* WRITTEN PROBLEM *
Reproduce all of the material word for word.

* EXCERPTED DATA *
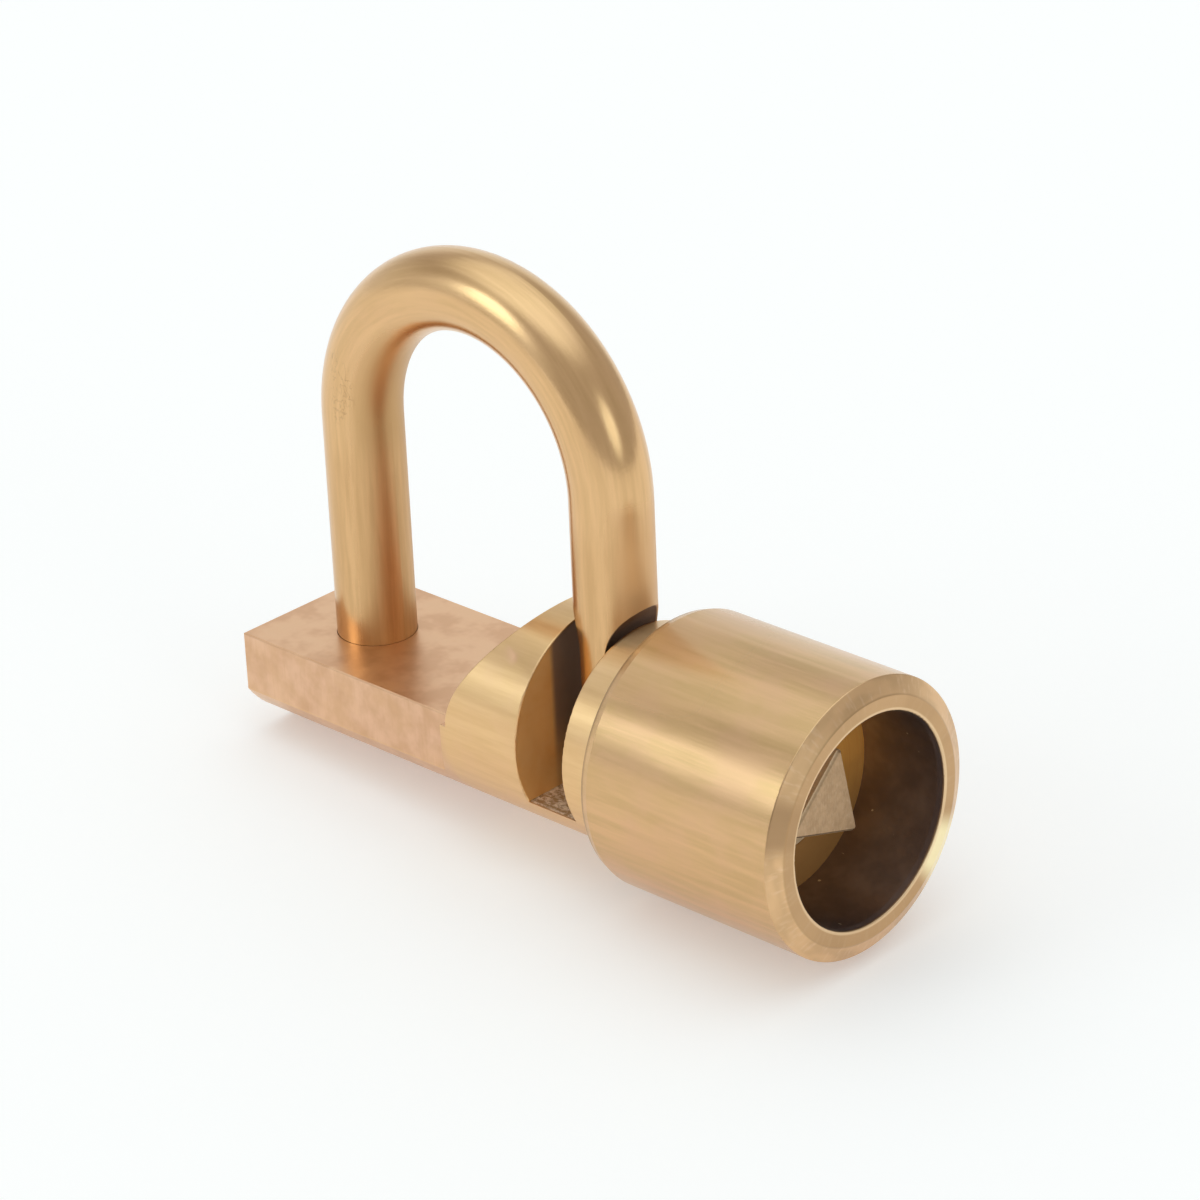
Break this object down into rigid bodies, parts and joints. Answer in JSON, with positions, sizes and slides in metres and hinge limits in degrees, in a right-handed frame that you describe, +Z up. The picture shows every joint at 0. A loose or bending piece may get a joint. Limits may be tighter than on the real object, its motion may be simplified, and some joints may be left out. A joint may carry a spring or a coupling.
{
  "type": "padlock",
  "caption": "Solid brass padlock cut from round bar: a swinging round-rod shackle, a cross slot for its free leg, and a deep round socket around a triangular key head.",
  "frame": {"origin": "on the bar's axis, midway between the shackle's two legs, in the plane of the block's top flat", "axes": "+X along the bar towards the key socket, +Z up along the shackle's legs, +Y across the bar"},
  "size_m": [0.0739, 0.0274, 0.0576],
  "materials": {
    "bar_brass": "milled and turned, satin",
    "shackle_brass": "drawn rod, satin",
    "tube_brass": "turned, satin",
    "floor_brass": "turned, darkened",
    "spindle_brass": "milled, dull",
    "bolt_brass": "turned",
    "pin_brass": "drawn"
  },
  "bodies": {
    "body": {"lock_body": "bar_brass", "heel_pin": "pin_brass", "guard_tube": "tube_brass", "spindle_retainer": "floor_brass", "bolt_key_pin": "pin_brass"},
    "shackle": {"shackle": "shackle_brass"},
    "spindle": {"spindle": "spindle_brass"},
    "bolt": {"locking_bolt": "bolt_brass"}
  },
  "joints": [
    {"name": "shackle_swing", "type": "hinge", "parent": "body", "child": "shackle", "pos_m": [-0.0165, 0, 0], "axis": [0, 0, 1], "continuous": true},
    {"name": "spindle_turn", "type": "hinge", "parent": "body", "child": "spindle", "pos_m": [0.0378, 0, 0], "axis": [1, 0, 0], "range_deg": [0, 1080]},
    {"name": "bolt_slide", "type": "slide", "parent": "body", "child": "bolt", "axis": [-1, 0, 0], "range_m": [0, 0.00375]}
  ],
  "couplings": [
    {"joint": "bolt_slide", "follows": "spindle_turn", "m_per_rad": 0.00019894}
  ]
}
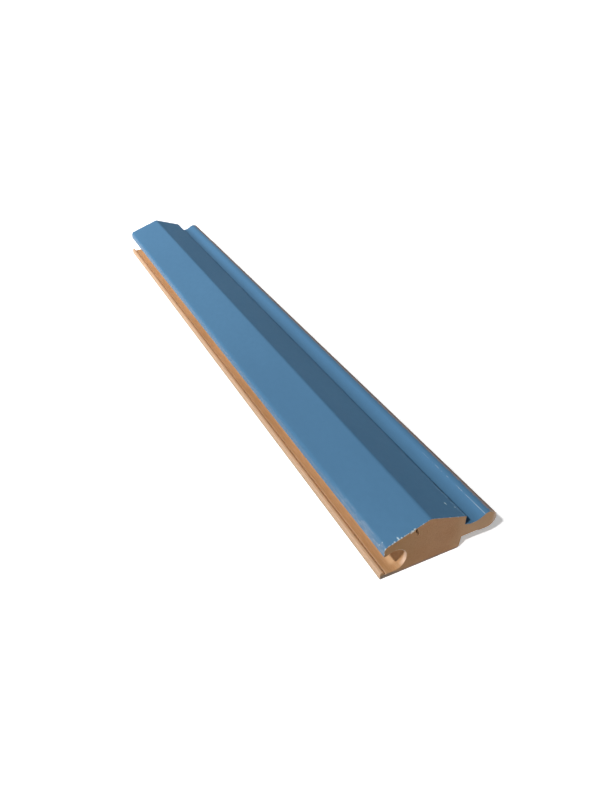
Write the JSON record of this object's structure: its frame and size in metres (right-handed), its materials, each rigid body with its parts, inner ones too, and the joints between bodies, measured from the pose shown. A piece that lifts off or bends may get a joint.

* ANSWER TO THIS EXERCISE *
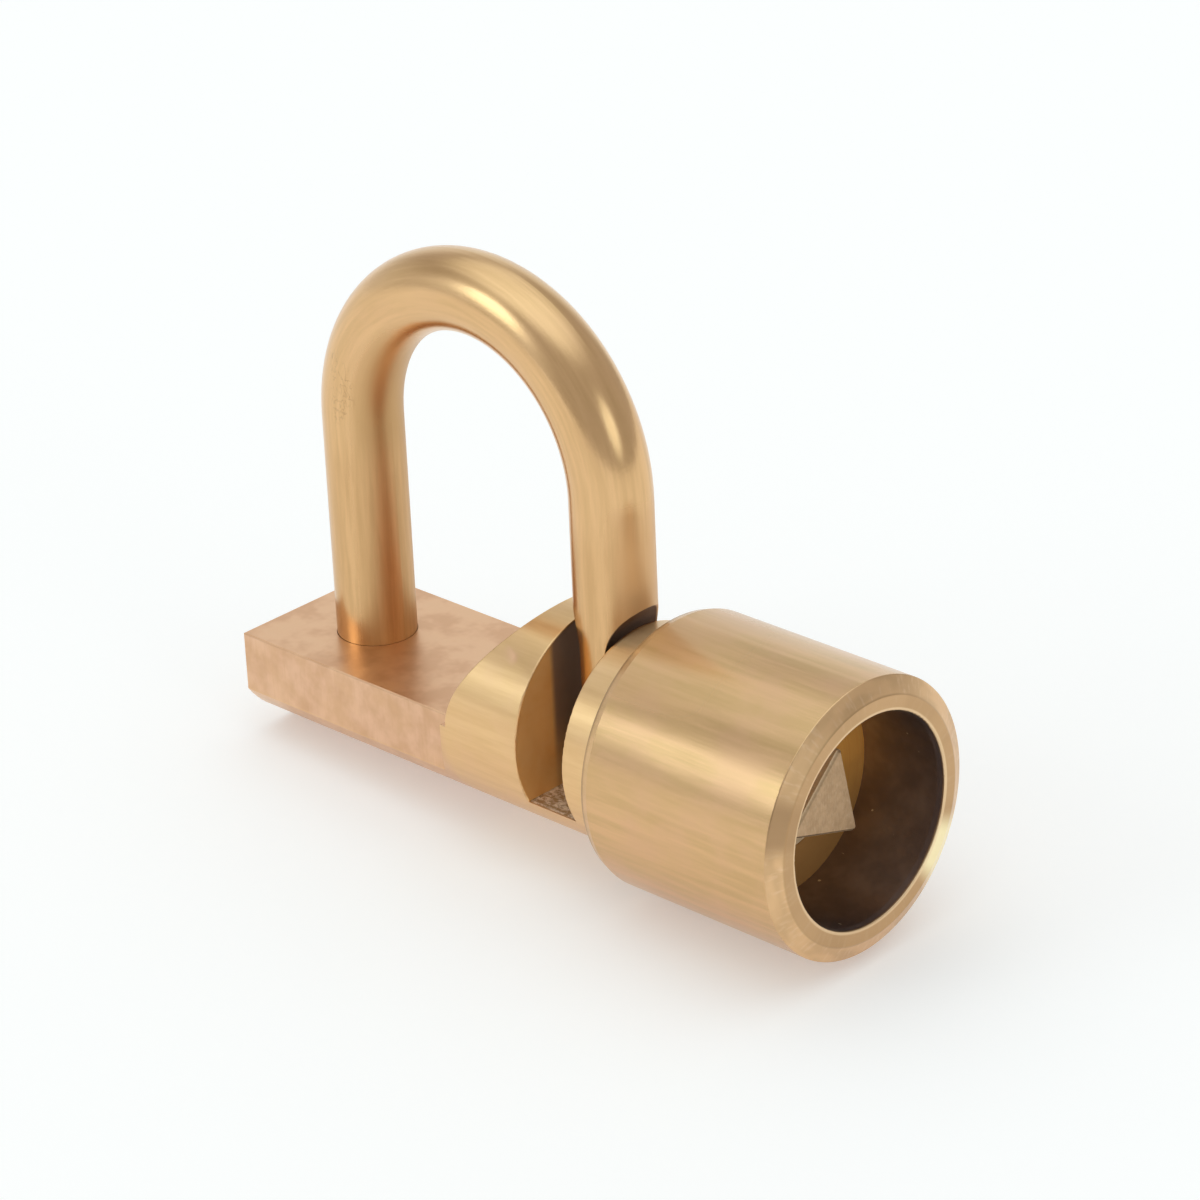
Break this object down into rigid bodies, parts and joints. Answer in JSON, with positions, sizes and slides in metres and hinge limits in degrees, in a right-handed frame that you describe, +Z up. The picture shows every joint at 0. A loose or bending piece may get a joint. Limits may be tighter than on the real object, its motion may be simplified, and some joints may be left out. A joint may carry a spring or a coupling.
{
  "type": "padlock",
  "caption": "Solid brass padlock cut from round bar: a swinging round-rod shackle, a cross slot for its free leg, and a deep round socket around a triangular key head.",
  "frame": {"origin": "on the bar's axis, midway between the shackle's two legs, in the plane of the block's top flat", "axes": "+X along the bar towards the key socket, +Z up along the shackle's legs, +Y across the bar"},
  "size_m": [0.0739, 0.0274, 0.0576],
  "materials": {
    "bar_brass": "milled and turned, satin",
    "shackle_brass": "drawn rod, satin",
    "tube_brass": "turned, satin",
    "floor_brass": "turned, darkened",
    "spindle_brass": "milled, dull",
    "bolt_brass": "turned",
    "pin_brass": "drawn"
  },
  "bodies": {
    "body": {"lock_body": "bar_brass", "heel_pin": "pin_brass", "guard_tube": "tube_brass", "spindle_retainer": "floor_brass", "bolt_key_pin": "pin_brass"},
    "shackle": {"shackle": "shackle_brass"},
    "spindle": {"spindle": "spindle_brass"},
    "bolt": {"locking_bolt": "bolt_brass"}
  },
  "joints": [
    {"name": "shackle_swing", "type": "hinge", "parent": "body", "child": "shackle", "pos_m": [-0.0165, 0, 0], "axis": [0, 0, 1], "continuous": true},
    {"name": "spindle_turn", "type": "hinge", "parent": "body", "child": "spindle", "pos_m": [0.0378, 0, 0], "axis": [1, 0, 0], "range_deg": [0, 1080]},
    {"name": "bolt_slide", "type": "slide", "parent": "body", "child": "bolt", "axis": [-1, 0, 0], "range_m": [0, 0.00375]}
  ],
  "couplings": [
    {"joint": "bolt_slide", "follows": "spindle_turn", "m_per_rad": 0.00019894}
  ]
}
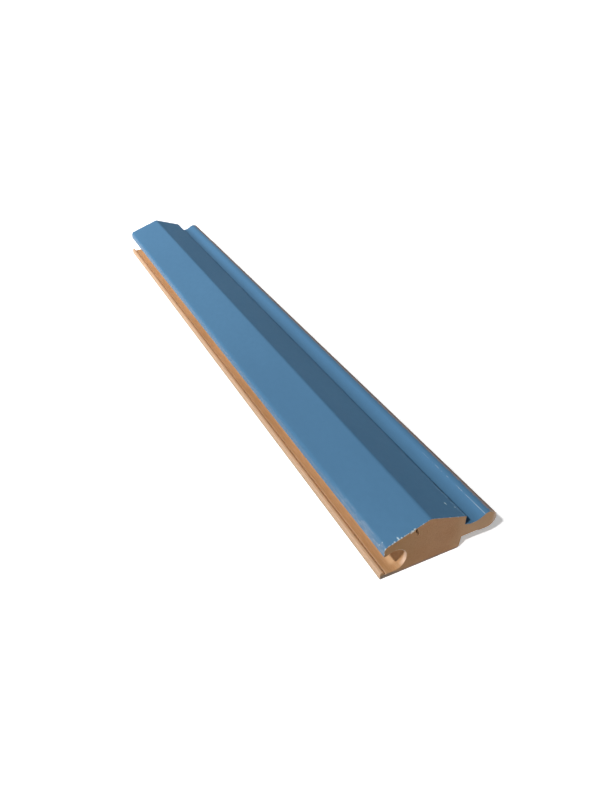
Write the JSON record of this object's structure: its frame and size in metres (right-handed), its materials, each rigid body with its parts, inner ones too, and the joints between bodies, measured from the pose shown. A piece that lifts off or bends may get a joint.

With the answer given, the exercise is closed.